Studio Lotus’s experiments with reuse began in 2004, two years after its founding, when the team was invited to renovate a museum memorabilia shop within the 15th-century Mehrangarh Fort in Jodhpur. ‘We were horrified when we first visited the site,’ recalls Choksi. ‘Nails had been hammered and holes drilled into the fort’s sandstone walls, and partitions erected across its arcades.’ Further investigations uncovered several layers that had been applied onto the historic interior shell: washes of lime and paint on the walls and ceiling, and a ten-year-old cement floor.
Working with conservation experts, Studio Lotus carefully removed the contemporary additions to reveal the fort’s exquisite original materials and spatial proportions; the team also devised a display and lighting system with all fixtures held in place by pressure clamps or rods. ‘The intent was to be as non-intrusive as possible. We didn’t want our intervention to leave a footprint,’ says Goel.
Meanwhile, barely a kilometre away in the heart of the Walled City, enterprising brothers Nikhilendra and Dhananajaya Singh had acquired a 6,000-square-metre site and three 18th- and 19th-century buildings, with the vision to establish a boutique hotel. Studio Lotus’s remarkable demonstration of restraint and sensitivity at the fort caught their eye, and the practice won the project — its biggest commission yet — with partners Praxis. Over the next few years, the firms worked with more than 100 local artisans to painstakingly restore the three historic buildings in original materials, while three new buildings were strategically inserted into the site. ‘The vocabulary is contemporary,’ says Choksi of the additions, ‘but we’ve adapted from the same age-old palette of skills and materials so that the experience is authentic.’

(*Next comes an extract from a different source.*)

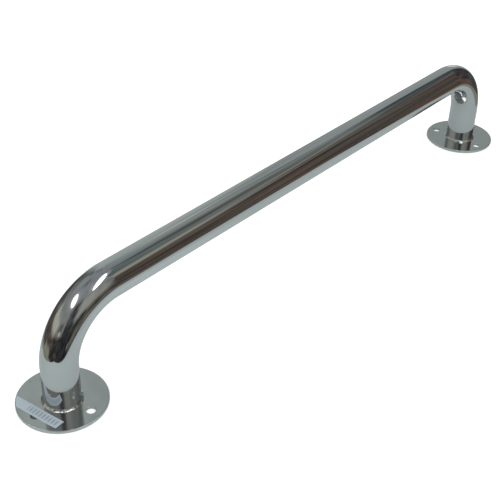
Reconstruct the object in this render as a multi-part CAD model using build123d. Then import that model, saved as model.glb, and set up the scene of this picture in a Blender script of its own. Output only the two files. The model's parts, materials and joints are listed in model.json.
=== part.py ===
from build123d import *
from math import cos, radians, sin
import os

# Welded grab rail: one bent tube, a round foot plate and a weld bead at each end, and a label strip.
# Millimetres, +Z up. The origin is on the mounting surface, midway between the two posts, and +X runs
# along the rail, so the left foot is at -X and the right foot at +X.

# Rail tube
TUBE_DIAMETER = 25.4
TUBE_WALL = 1.5
POST_SPACING = 500.0  # centre to centre of the two posts
RAIL_HEIGHT = 75.0  # from the mounting surface to the rail's centreline
BEND_RADIUS = 45.0  # on the centreline

# Foot plates
FLANGE_DIAMETER = 62.0
FLANGE_THICKNESS = 2.0
FLANGE_RIM_ROUND = 0.5
TUBE_FIT_CLEARANCE = 0.1  # radial gap between a plate's centre hole and the tube

# Screw holes: one on the rail's line at the outward side, and a pair on either side of the post
SCREW_HOLE_DIAMETER = 6.5
SCREW_HOLE_ROUND = 0.3
SCREW_PAIR_ANGLE = 103.0  # from the outward hole to each hole of the pair, about the post

# Weld beads
WELD_LEG = 2.0  # height up the post, and reach over the plate
WELD_CROWN = 0.25  # how far the bead's face bulges past a straight line from toe to toe

# Label strip on the left foot
LABEL_WIDTH = 7.7
LABEL_THICKNESS = 0.15
LABEL_WELD_GAP = 1.5  # from the weld's toe to the strip's near edge
LABEL_END_REACH = 16.1  # from the post's centre to the strip's square end, along the strip
LABEL_RIM_MARGIN = 0.1  # the strip stops this far inside the start of the rim's rounding
LABEL_TURN = 7.2  # degrees between the strip and the line across the rail

# Worked out from the sizes above
TUBE_RADIUS = TUBE_DIAMETER / 2
FLANGE_RADIUS = FLANGE_DIAMETER / 2
WELD_TOE_RADIUS = TUBE_RADIUS + WELD_LEG
SCREW_CIRCLE_RADIUS = (WELD_TOE_RADIUS + FLANGE_RADIUS) / 2  # midway between the weld's toe and the rim
LEFT = -1
RIGHT = 1


def post_x(side):
    """The X position of a post's centreline."""
    return side * POST_SPACING / 2


def rail_tube():
    """One tube that runs up the left post, along the rail and down the right post, open at both ends."""
    path = FilletPolyline(
        (post_x(LEFT), 0, 0),
        (post_x(LEFT), 0, RAIL_HEIGHT),
        (post_x(RIGHT), 0, RAIL_HEIGHT),
        (post_x(RIGHT), 0, 0),
        radius=BEND_RADIUS,
    )
    section = Circle(TUBE_RADIUS) - Circle(TUBE_RADIUS - TUBE_WALL)
    return sweep(Plane(origin=path @ 0, z_dir=path % 0) * section, path=path)


def screw_hole_places(side):
    """The three screw holes' X and Y, with the outward hole first."""
    places = []
    for angle in (0, SCREW_PAIR_ANGLE, -SCREW_PAIR_ANGLE):
        outward = SCREW_CIRCLE_RADIUS * cos(radians(angle))
        across = SCREW_CIRCLE_RADIUS * sin(radians(angle))
        places.append((post_x(side) + side * outward, across))
    return places


def flange(side):
    """A foot plate: a disc with a hole for the tube and three screw holes, its upper edges rounded."""
    disc = Pos(post_x(side), 0, 0) * extrude(Circle(FLANGE_RADIUS), FLANGE_THICKNESS)
    rim = disc.edges().filter_by(GeomType.CIRCLE).sort_by(Axis.Z)[-1]
    plate = fillet(rim, FLANGE_RIM_ROUND)
    for x, y in screw_hole_places(side):
        plate -= Pos(x, y, 0) * extrude(Circle(SCREW_HOLE_DIAMETER / 2), FLANGE_THICKNESS)
    top = plate.faces().filter_by(Axis.Z).sort_by(Axis.Z)[-1]
    plate = fillet(top.inner_wires().edges(), SCREW_HOLE_ROUND)
    tube_hole = Circle(TUBE_RADIUS + TUBE_FIT_CLEARANCE)
    return plate - Pos(post_x(side), 0, 0) * extrude(tube_hole, FLANGE_THICKNESS)


def weld_bead(side):
    """A fillet weld round the foot of a post, with a slightly crowned face."""
    root = (TUBE_RADIUS, FLANGE_THICKNESS)
    toe_on_plate = (WELD_TOE_RADIUS, FLANGE_THICKNESS)
    toe_on_post = (TUBE_RADIUS, FLANGE_THICKNESS + WELD_LEG)
    crown_shift = WELD_LEG / 2 + WELD_CROWN * sin(radians(45))
    crown = (TUBE_RADIUS + crown_shift, FLANGE_THICKNESS + crown_shift)
    outline = Line(root, toe_on_plate) + ThreePointArc(toe_on_plate, crown, toe_on_post)
    outline += Line(toe_on_post, root)
    profile = make_face(Plane.XZ * outline)
    return Pos(post_x(side), 0, 0) * revolve(profile, Axis.Z)


def label_strip():
    """A blank adhesive strip on the left foot, beside the weld, over part of the outward screw hole."""
    across = LABEL_WIDTH / 2 + WELD_TOE_RADIUS + LABEL_WELD_GAP
    strip_length = LABEL_END_REACH + FLANGE_RADIUS
    along = strip_length / 2 - LABEL_END_REACH
    strip = Rot(0, 0, LABEL_TURN) * Pos(-across, along, 0) * Rectangle(LABEL_WIDTH, strip_length)
    flat_top = Circle(FLANGE_RADIUS - FLANGE_RIM_ROUND - LABEL_RIM_MARGIN)
    return Pos(post_x(LEFT), 0, FLANGE_THICKNESS) * extrude(strip & flat_top, LABEL_THICKNESS)


PARTS = {
    "rail_tube": rail_tube(),
    "left_flange": flange(LEFT),
    "right_flange": flange(RIGHT),
    "left_weld_bead": weld_bead(LEFT),
    "right_weld_bead": weld_bead(RIGHT),
    "label_strip": label_strip(),
}

os.makedirs("parts", exist_ok=True)
for name, solid in PARTS.items():
    export_step(solid, f"parts/{name}.step")
    print(name, round(solid.volume, 1), "mm3")
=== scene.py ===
# %% [markdown]
# # A welded grab rail
# This lesson dresses a finished CAD model of a boat's grab rail: one bent tube, two round foot plates,
# a weld bead where each post meets its plate, and a small adhesive strip on one plate. The CAD model
# already has every size right, so it is loaded first and used as a fixed frame. Everything here is in
# metres, in the CAD model's own axes: X along the rail, Z up from the mounting surface.

# %% Load the CAD model as a fixed frame
import json
from math import radians

import bpy
import numpy as np
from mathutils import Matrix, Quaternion, Vector


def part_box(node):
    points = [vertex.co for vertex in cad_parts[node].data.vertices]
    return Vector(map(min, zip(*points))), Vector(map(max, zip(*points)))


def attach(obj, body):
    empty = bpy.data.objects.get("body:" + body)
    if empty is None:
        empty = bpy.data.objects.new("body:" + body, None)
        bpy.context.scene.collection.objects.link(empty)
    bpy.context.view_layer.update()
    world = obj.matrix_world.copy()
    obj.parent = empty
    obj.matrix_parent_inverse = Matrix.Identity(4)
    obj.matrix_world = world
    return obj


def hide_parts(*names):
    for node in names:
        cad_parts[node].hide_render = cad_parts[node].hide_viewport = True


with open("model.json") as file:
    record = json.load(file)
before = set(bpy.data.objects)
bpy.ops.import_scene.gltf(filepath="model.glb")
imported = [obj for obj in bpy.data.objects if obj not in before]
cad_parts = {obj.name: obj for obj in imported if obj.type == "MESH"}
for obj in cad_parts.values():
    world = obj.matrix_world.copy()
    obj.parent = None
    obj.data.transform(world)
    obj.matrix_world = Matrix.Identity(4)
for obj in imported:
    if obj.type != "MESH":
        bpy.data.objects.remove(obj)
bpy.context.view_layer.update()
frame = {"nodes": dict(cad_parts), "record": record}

scene = bpy.context.scene

# %% [markdown]
# ## Sizes, read from the frame
# New pieces must sit exactly where the CAD pieces are, so their sizes are measured on the CAD nodes and
# follow the model if it changes. A node is made of short straight edges, so the box of a round one can
# be a few hundredths of a millimetre narrow. But each round node has a corner point exactly toward +X,
# so widths are measured on that side.

# %% Measure the CAD nodes
tube_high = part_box("rail_tube")[1]
left_plate_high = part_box("left_flange")[1]
right_plate_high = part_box("right_flange")[1]
bead_low, bead_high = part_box("right_weld_bead")
strip_low, strip_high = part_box("label_strip")

post_x = (right_plate_high.x - left_plate_high.x) / 2
tube_radius = tube_high.x - post_x
rail_height = tube_high.z - tube_radius
plate_radius = right_plate_high.x - post_x
plate_top = right_plate_high.z
bead_reach = bead_high.x - post_x - tube_radius
bead_rise = bead_high.z - bead_low.z
strip_thickness = strip_high.z - strip_low.z
measured = {
    "post x": post_x,
    "tube radius": tube_radius,
    "rail height": rail_height,
    "plate radius": plate_radius,
    "bead reach": bead_reach,
    "bead rise": bead_rise,
    "strip thickness": strip_thickness,
}
print("measured, mm:", {name: round(size * 1000, 2) for name, size in measured.items()})

# %% [markdown]
# ## From a grid of points to a piece
# Each surface here is worked out with numpy as a grid of points, and one helper puts points and faces
# into a mesh. Shading is smooth, except across edges sharper than a stated angle. The object stays at
# the origin, and its place is in its mesh, like the CAD nodes.

# %% Put points and faces into a mesh
def mesh_piece(name, points, faces, sharp_degrees=40.0):
    """A mesh object made of those points and faces, which are lists of point numbers."""
    mesh = bpy.data.meshes.new(name)
    mesh.from_pydata(points, [], faces)
    mesh.shade_smooth()
    mesh.set_sharp_from_angle(angle=radians(sharp_degrees))
    piece = bpy.data.objects.new(name, mesh)
    scene.collection.objects.link(piece)
    print(name, "points", len(mesh.vertices), "faces", len(mesh.polygons))
    return piece


# %% [markdown]
# The tube and the beads are closed both ways, like a ring: round the section, and round again along the
# whole piece. A grid joined up like that never shows a seam or an open edge.

# %% Close a grid both ways
def ring_faces(rows, columns):
    """Each face is the four neighbours (i, j), (i, j+1), (i+1, j+1) and (i+1, j) of a grid, counted
    round past the end to the start."""
    index = np.arange(rows * columns).reshape(rows, columns)
    right = np.roll(index, -1, axis=1)
    corners = [index, right, np.roll(right, -1, axis=0), np.roll(index, -1, axis=0)]
    return np.stack(corners, axis=-1).reshape(-1, 4)


def ring_piece(name, grid, sharp_degrees=40.0):
    """A piece made of the points grid[i, j], which join up with themselves both ways."""
    rows, columns = grid.shape[:2]
    return mesh_piece(name, grid.reshape(-1, 3), ring_faces(rows, columns), sharp_degrees)


print("a ring of 3 by 4 points has", len(ring_faces(3, 4)), "faces")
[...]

When RAAS Jodhpur finally opened in 2010, Studio Lotus was catapulted into the national limelight and a flurry of international awards soon followed, including a nomination for the prestigious Aga Khan Award for Architecture. The success brought a host of exciting commissions from across India, where the practice would go on to apply its learnings from Jodhpur. ‘We’d ask ourselves if we were doing anything that could be done without, if there was something that could be reused or recycled,’ says Goel.
149
In 2013, for instance, Studio Lotus fused together two adjoining run-down buildings in New Delhi with a series of connections to create flexible live-work spaces for artists. Two years later in Mumbai, in collaboration with GPL Design Studio, it transformed a cluster of industrial buildings into a marketing centre for a real-estate company.
The practice also sustained its commitment to engaging with local artisans and ‘contemporising craft’. In 2016, the designers reinterpreted thikri (mirror inlay), casting and foundry work in fine-dining restaurant Baradari at the City Palace in Jaipur, and adapted azulejos (Spanish and Portuguese tinglazed ceramic tilework) a year later to create hand-painted installations at the Royal Enfield Garage Cafe in Goa. At the Krushi Bhawan in Bhubaneshwar (completed in 2018), however, these beliefs manifested at an unprecedented architectural scale. The 12,000-square-metre government facility is imbued with a vibrant narrative of traditional Odisha craft bred from local folklore and mythology that comes to life in hand-carved lattices and bas-relief sculptures in stone, screens and installations created with the ancient dhokra tribal metal-casting technique and, most distinctively, a brick facade inspired by regional woven ikat patterns.
Today, a considerable portion of India’s population is engaged in the crafts sector, which despite its contribution to the GDP, is still largely tied to rural economies. But as citizens become increasingly aspirational, the demand for artisanal products is declining; increased urban migration means that traditional intergenerational skillsets are being lost at an alarming rate, while the exodus threatens to choke India’s metropolises. In this context, Studio Lotus’s ingenious approach to adaptive reuse assumes immense significance; by reinvigorating regional, craft-based economies and revitalising the decaying urban fabric of Indian cities, the practice seems to be presenting a new and resilient model of urbanism for India — one of multiple, optimised and self-sustaining landscapes.